What this task involves ▸
Repeat the material exactly, leaving nothing out.

Supplied data ▸
+++++

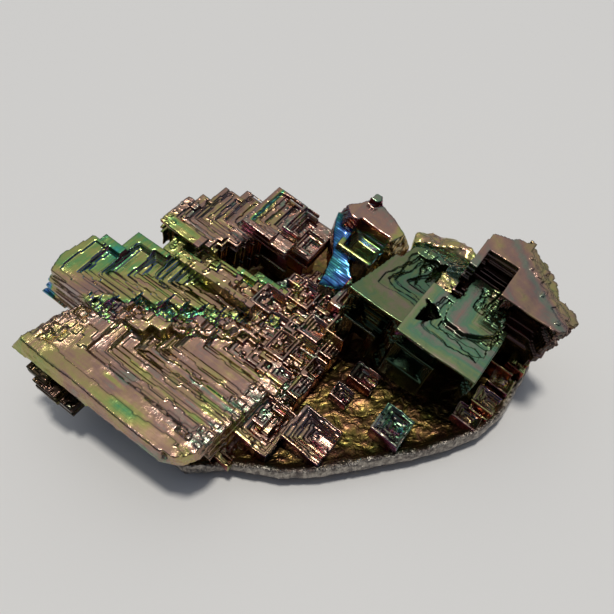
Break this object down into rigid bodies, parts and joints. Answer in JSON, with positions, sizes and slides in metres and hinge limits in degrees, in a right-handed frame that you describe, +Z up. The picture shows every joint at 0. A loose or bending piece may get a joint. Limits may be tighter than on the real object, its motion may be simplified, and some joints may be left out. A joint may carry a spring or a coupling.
{
  "type": "bismuth hopper crystal",
  "caption": "Bismuth specimen: stepped hopper crystals and open cubes grown together on a shallow rounded slab, with a flat foot to stand on.",
  "frame": {"origin": "middle of the bounding box in plan, at the level of the flat foot", "axes": "+X along the longest side, from the broad plate towards the far cube; +Y away from the viewer; +Z up"},
  "size_m": [0.1062, 0.0686, 0.0292],
  "materials": {
    "bismuth": "bare bismuth under an iridescent oxide film, satin to bright"
  },
  "bodies": {
    "root": {"bismuth_crystal": "bismuth"}
  },
  "joints": []
}
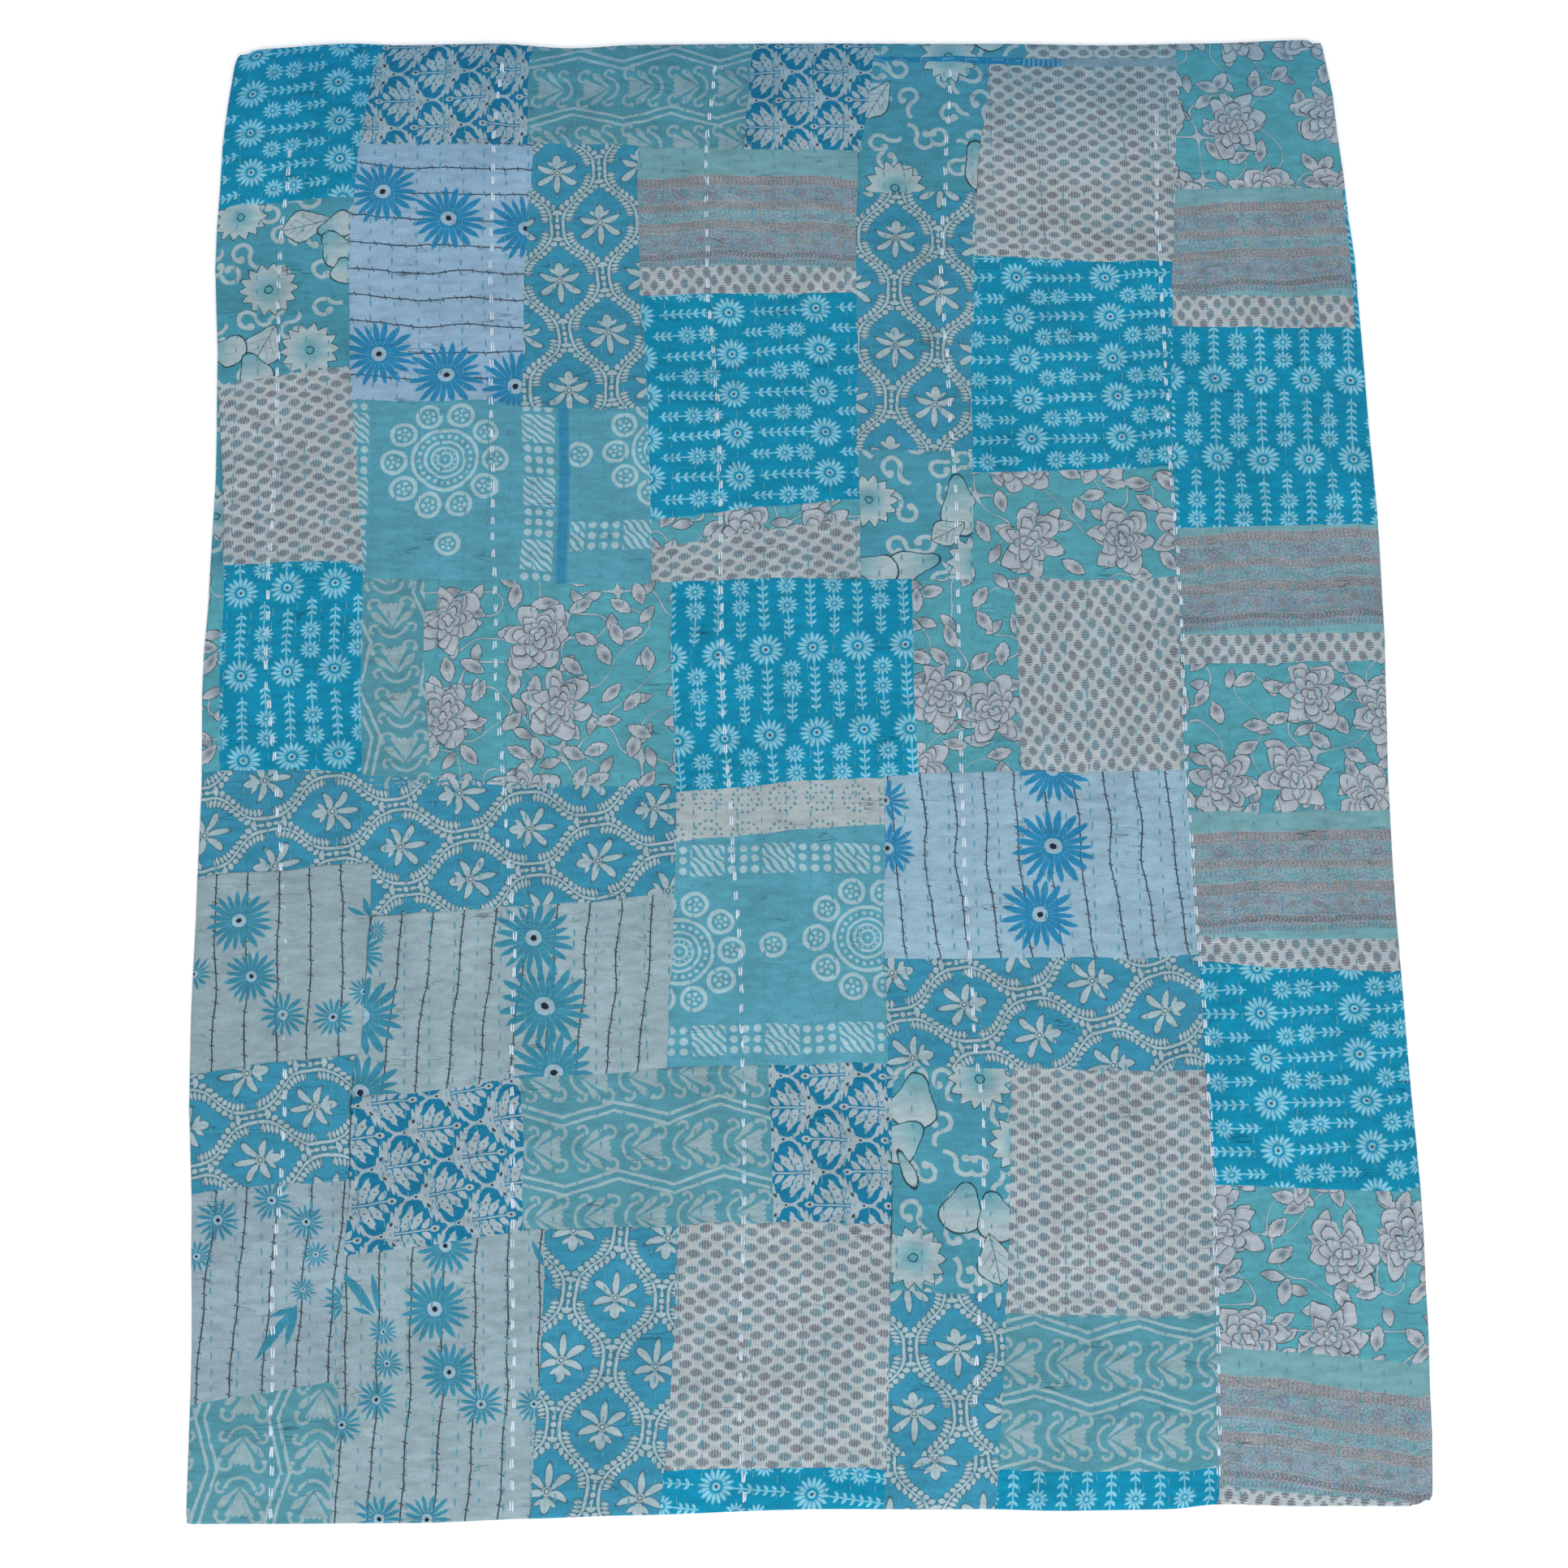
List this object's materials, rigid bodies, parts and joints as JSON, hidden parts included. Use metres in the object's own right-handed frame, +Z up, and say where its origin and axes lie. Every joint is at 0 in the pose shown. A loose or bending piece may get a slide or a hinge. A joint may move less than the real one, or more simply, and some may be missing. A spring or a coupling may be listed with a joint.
{
  "type": "patchwork quilt",
  "caption": "Flat rectangular hand-stitched patchwork quilt with a thin filling, lengthwise rows of running stitch and gently wandering sides.",
  "frame": {"origin": "under the middle of the quilt's bounding box, on the surface that the quilt lies on", "axes": "+Y along the length, towards the top edge; +X across the width, to the right seen from above; +Z up, out of the patchwork front"},
  "size_m": [1.5578, 2.036, 0.0083],
  "materials": {
    "printed_cotton": "matt"
  },
  "bodies": {
    "root": {"quilt": "printed_cotton"}
  },
  "joints": []
}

+++++

Reply ▸
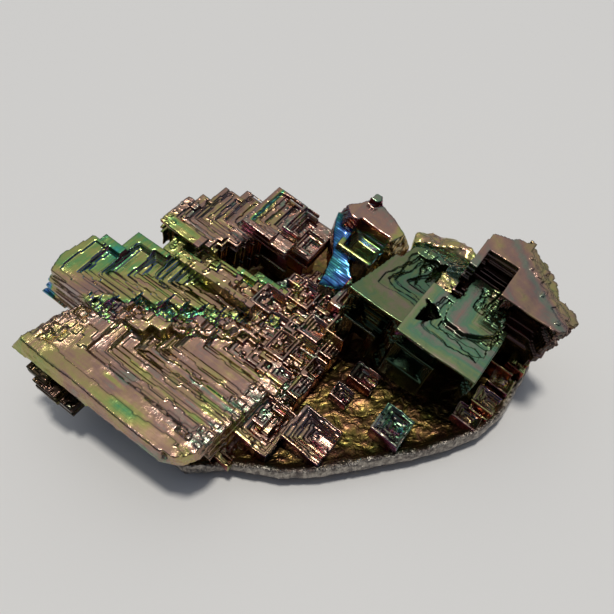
Break this object down into rigid bodies, parts and joints. Answer in JSON, with positions, sizes and slides in metres and hinge limits in degrees, in a right-handed frame that you describe, +Z up. The picture shows every joint at 0. A loose or bending piece may get a joint. Limits may be tighter than on the real object, its motion may be simplified, and some joints may be left out. A joint may carry a spring or a coupling.
{
  "type": "bismuth hopper crystal",
  "caption": "Bismuth specimen: stepped hopper crystals and open cubes grown together on a shallow rounded slab, with a flat foot to stand on.",
  "frame": {"origin": "middle of the bounding box in plan, at the level of the flat foot", "axes": "+X along the longest side, from the broad plate towards the far cube; +Y away from the viewer; +Z up"},
  "size_m": [0.1062, 0.0686, 0.0292],
  "materials": {
    "bismuth": "bare bismuth under an iridescent oxide film, satin to bright"
  },
  "bodies": {
    "root": {"bismuth_crystal": "bismuth"}
  },
  "joints": []
}
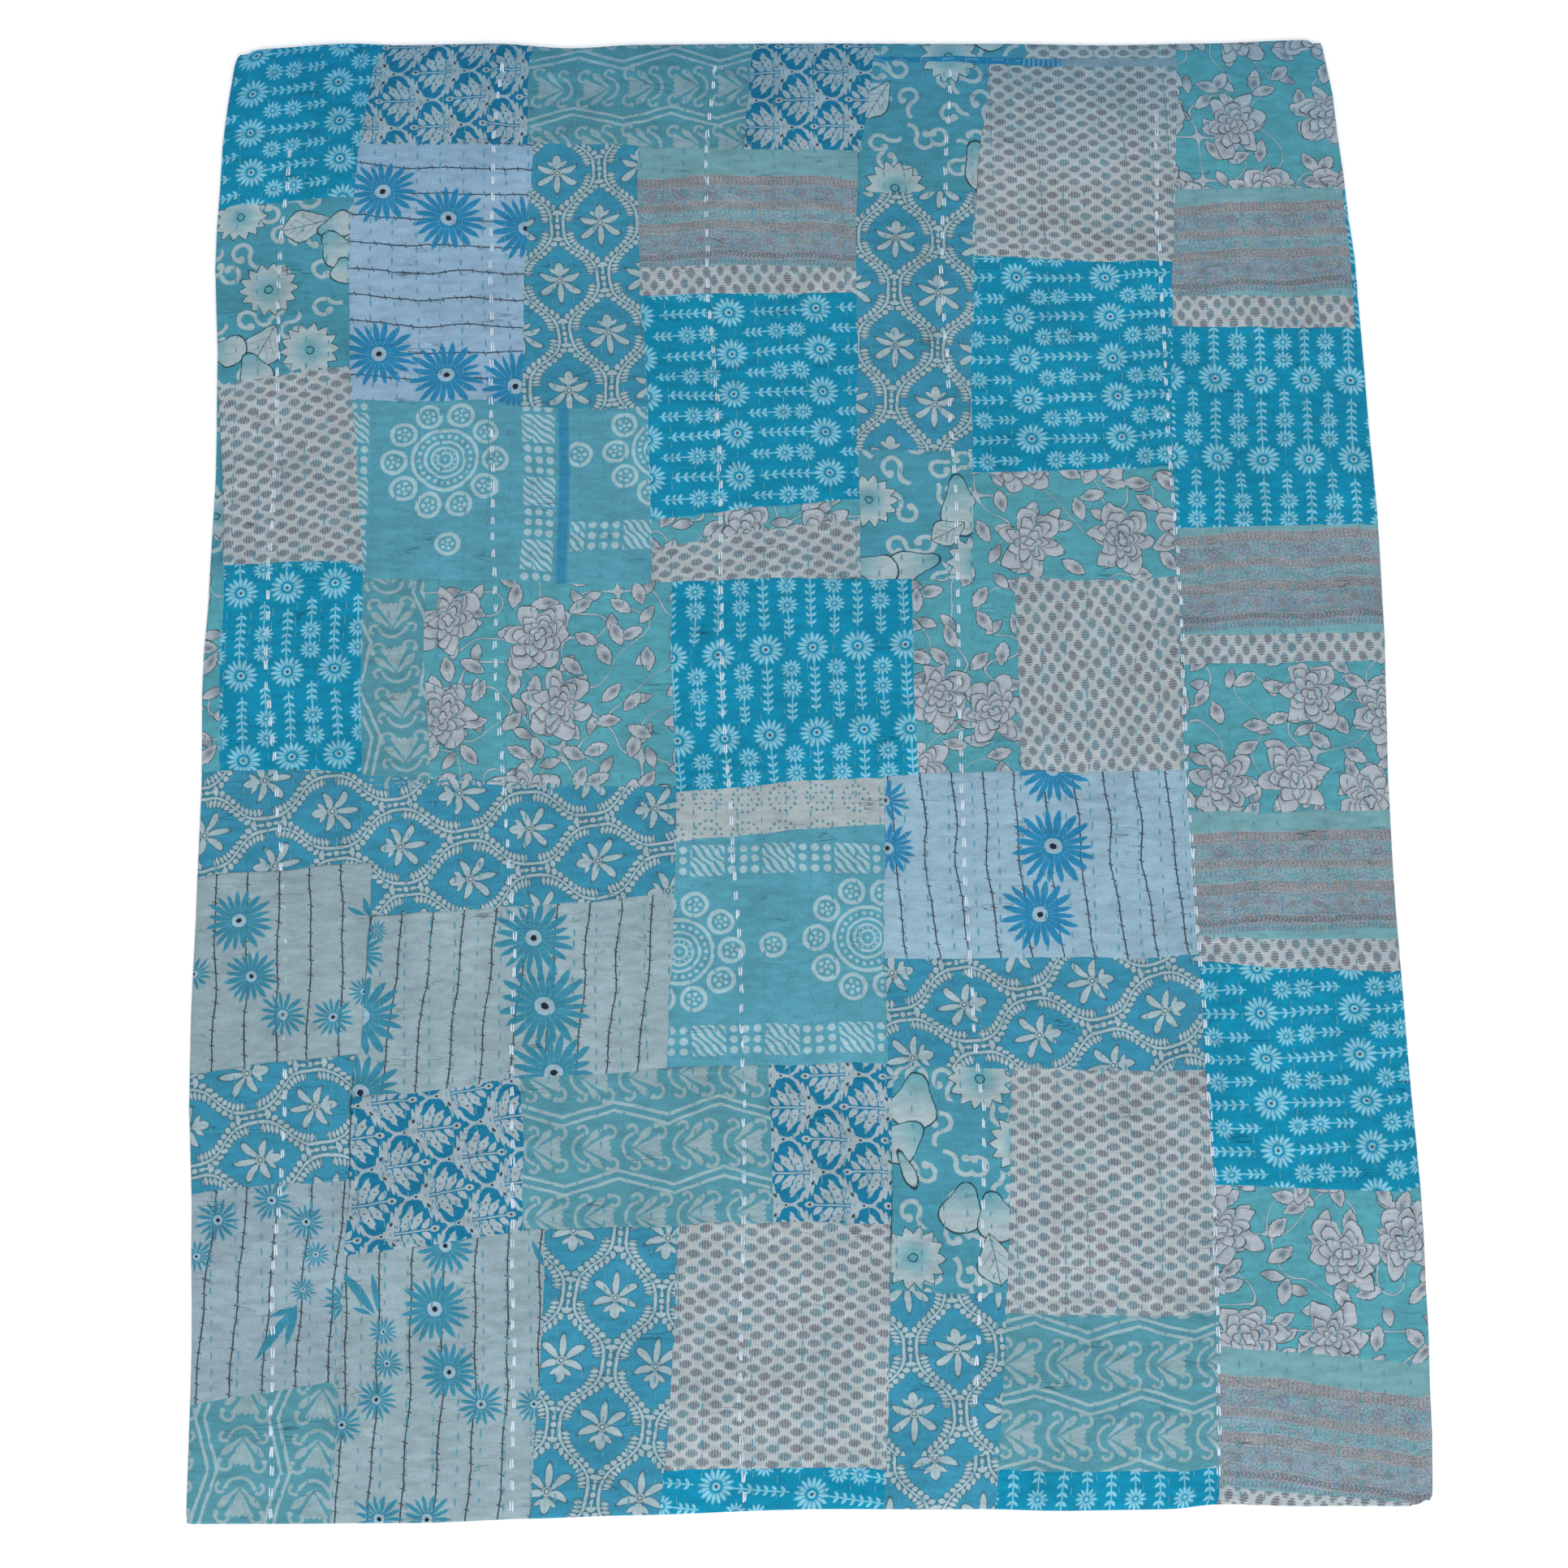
List this object's materials, rigid bodies, parts and joints as JSON, hidden parts included. Use metres in the object's own right-handed frame, +Z up, and say where its origin and axes lie. Every joint is at 0 in the pose shown. A loose or bending piece may get a slide or a hinge. A joint may move less than the real one, or more simply, and some may be missing. A spring or a coupling may be listed with a joint.
{
  "type": "patchwork quilt",
  "caption": "Flat rectangular hand-stitched patchwork quilt with a thin filling, lengthwise rows of running stitch and gently wandering sides.",
  "frame": {"origin": "under the middle of the quilt's bounding box, on the surface that the quilt lies on", "axes": "+Y along the length, towards the top edge; +X across the width, to the right seen from above; +Z up, out of the patchwork front"},
  "size_m": [1.5578, 2.036, 0.0083],
  "materials": {
    "printed_cotton": "matt"
  },
  "bodies": {
    "root": {"quilt": "printed_cotton"}
  },
  "joints": []
}